Provided material —
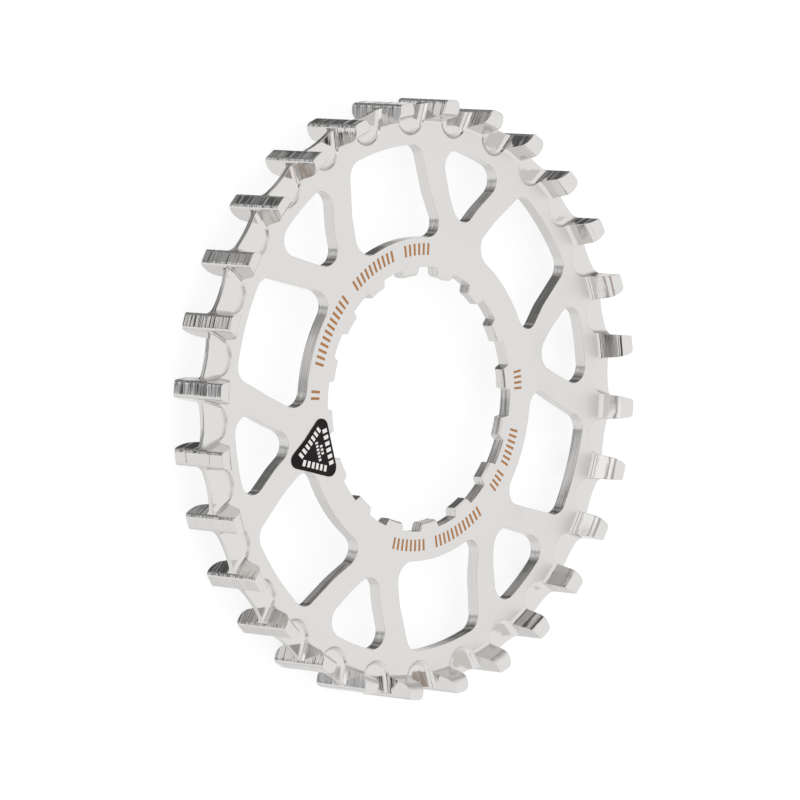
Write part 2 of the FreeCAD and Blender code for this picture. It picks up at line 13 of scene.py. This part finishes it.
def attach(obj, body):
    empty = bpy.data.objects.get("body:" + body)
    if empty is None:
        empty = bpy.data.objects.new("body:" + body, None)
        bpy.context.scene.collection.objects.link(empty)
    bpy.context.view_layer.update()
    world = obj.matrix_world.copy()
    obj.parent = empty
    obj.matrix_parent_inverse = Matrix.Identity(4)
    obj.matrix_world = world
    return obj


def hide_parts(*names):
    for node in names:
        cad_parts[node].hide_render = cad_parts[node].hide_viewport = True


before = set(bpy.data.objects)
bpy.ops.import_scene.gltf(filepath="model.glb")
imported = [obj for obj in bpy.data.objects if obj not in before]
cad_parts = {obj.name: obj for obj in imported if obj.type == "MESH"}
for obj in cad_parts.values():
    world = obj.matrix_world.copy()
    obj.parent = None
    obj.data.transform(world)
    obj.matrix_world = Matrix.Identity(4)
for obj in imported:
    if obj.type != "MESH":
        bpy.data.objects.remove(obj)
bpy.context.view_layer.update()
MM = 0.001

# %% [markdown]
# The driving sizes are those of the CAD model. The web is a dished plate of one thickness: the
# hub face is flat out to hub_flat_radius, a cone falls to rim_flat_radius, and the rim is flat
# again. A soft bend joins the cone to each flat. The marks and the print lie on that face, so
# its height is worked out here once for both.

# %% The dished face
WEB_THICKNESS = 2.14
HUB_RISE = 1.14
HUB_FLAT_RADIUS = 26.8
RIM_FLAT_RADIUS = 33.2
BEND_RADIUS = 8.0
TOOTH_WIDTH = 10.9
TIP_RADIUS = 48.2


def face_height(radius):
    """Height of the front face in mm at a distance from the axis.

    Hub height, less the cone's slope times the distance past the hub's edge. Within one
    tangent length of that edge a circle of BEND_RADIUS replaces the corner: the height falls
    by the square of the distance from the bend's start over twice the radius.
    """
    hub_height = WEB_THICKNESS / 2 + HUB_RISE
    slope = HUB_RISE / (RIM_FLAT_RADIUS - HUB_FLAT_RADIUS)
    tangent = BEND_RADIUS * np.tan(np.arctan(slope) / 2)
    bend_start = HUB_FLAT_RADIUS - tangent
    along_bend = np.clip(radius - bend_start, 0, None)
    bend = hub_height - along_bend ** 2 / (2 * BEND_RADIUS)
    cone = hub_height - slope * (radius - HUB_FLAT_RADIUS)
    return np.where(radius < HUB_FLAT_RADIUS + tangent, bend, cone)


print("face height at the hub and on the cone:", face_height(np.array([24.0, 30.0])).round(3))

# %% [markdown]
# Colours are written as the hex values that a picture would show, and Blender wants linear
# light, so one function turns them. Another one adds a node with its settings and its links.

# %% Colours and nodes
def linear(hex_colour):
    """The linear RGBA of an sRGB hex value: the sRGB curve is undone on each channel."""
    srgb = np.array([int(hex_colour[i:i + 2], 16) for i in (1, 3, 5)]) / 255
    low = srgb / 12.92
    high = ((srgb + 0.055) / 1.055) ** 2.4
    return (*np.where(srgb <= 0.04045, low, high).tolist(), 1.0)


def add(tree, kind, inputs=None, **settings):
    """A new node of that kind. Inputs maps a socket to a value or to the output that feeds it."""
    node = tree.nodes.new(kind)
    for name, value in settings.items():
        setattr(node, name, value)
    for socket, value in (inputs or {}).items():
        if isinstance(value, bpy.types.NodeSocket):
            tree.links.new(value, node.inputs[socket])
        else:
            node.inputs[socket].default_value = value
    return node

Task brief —
Write the lines again exactly, beginning at the line that has "for node in" and stopping after the line that has "obj.data.transform(world)"; include no other lines.

Answer to this exercise —
    for node in names:
        cad_parts[node].hide_render = cad_parts[node].hide_viewport = True


before = set(bpy.data.objects)
bpy.ops.import_scene.gltf(filepath="model.glb")
imported = [obj for obj in bpy.data.objects if obj not in before]
cad_parts = {obj.name: obj for obj in imported if obj.type == "MESH"}
for obj in cad_parts.values():
    world = obj.matrix_world.copy()
    obj.parent = None
    obj.data.transform(world)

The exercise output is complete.